When I was abroad, everyday I was challenged in ways I had never been challenged before. I was around people who were so different than me. Different cultures, different religions, different upbringings. Everything was so different. Yet, those differences made us all more alike. I was in a class where we were put into small groups and I was in a group with ten girls. Ten girls from ten different countries: Russia, India, Argentina, France, Saudi Arabia, Switzerland, Japan, South Africa, Australia and the United States. Here we were, ten girls who all looked different, sounded different and dressed differently. Yet somehow we all ended up laughing, talking about boys, how we felt being in London and sharing similar music tastes. We spend the entire class period like this, not even working on the project we were assigned. I walked away from that class realizing that despite all of these outer differences, we all could not have been more alike. I saw myself in each one of those girls and we were all the same. Traveling makes things like this possible. Traveling has this way of narrowing borders and making people unite on the same level. Traveling is all about experiences like this, where you take a step back and realize how small the world really is and how we are all connected in someway.
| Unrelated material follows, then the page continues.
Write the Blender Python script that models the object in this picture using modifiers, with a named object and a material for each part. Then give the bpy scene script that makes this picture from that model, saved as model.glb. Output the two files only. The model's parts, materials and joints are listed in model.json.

Travel has a way of revealing you.
Some people say it changes them and I would agree, however I think it actually reveals who we really are and in turn we think we have greatly changed but that person was inside all along just waiting for the opportunity to be revealed. Traveling is that opportunity. Who you are when you are abroad is who you are meant to be. I have had so many people tell me since I have returned that I am so different. Yes, that is true. I probably seem so different to them, however being abroad revealed who I really was. It revealed this sense of wanderlust within me. I now no longer settle for the way that things used to be. I have seen this amazing world and I want to explore it. I want to live outside my comfort zone and expand the horizons. I want to be revealed each and everyday by new people and new experiences.
The return home has not been an easy one.
I would have never thought the reverse culture shock would be harder than the initial culture shock of stepping into that country. But it is. Everything is different than the way you left it, however nothing has changed. That, I think is the hardest part. Realizing that things that are going to be different simply because you have changed or rather been “revealed” into the person you are supposed to be. I find myself so lost in my small town world. A world that was the one thing that always made sense. I find myself completely lost in all of these things that used to be easy and make sense. However, more than the feeling of being lost I have such a feeling of being found. This sounds so cliché, but it is true. For the first time in my life, I feel like I have a purpose. I have found out who I am supposed to be and I love it. Traveling stirred this passion inside of me that I didn’t even know was there, this desire to live every minute to the fullest. My experiences abroad have forever changed the way I look at life and have given me this new hope of what’s out there! After all, life is either a daring adventure or nothing and I have decided I am going to make it one big daring adventure and you should too!
Author’s Note
Katlyn Klare is a junior in college who has been bit very badly by this thing we call “the travel bug”. She took part on an immersion trip to Uganda and spent her fall semester of junior year in London, England. She hopes to spend the rest of her life traveling the world and falling in love with city after city. Her more realistic plans involve graduating college with a BA in Integrated Marketing and Leadership Development.
2 Responses to “So lost, yet so found”
04/11/2014
Maria MarrufoIm so glad to realize that we all are humans and thats what connected us. Im from Mexico and Im studying in United States. U just feel the same as you, even when we are from different countries and we come from very different cultures. Studying abroad is something that you have to live. This just wake you up. Thank you so much for the article is amazing to feel identify with you!
04/10/2014
Tiffany HarrisonThis is SUCH an amazing article. It brings together so many of the feelings we have when studying abroad, and what’s it like to come home after that experience. I especially loved the part, “Traveling has this way of narrowing borders and making people unite on the same level. Traveling is all about experiences like this, where you take a step back and realize how small the world really is and how we are all connected in someway.”
It gives me to chills to read this, and not just because it’s so beautifully written. Maybe it’s because I work in the industry now, and I’m continually reminded how powerful international education can be, but these epiphanies never fail to inspire me. I remember that feeling of coming home from one of the most life-changing years of life and having to figure out where I went now; how to move forward with this new perspective. It was like trying to fit yourself into a puzzle that you weren’t sure you were a part of anymore. At the end of the day, though, these are the experiences we have to have if we want to find our purpose and chase after our dreams. There’s no one recipe for how it works out, but the older I get, the more I realize this is the best part.
Keep up the amazing writing, Katlyn!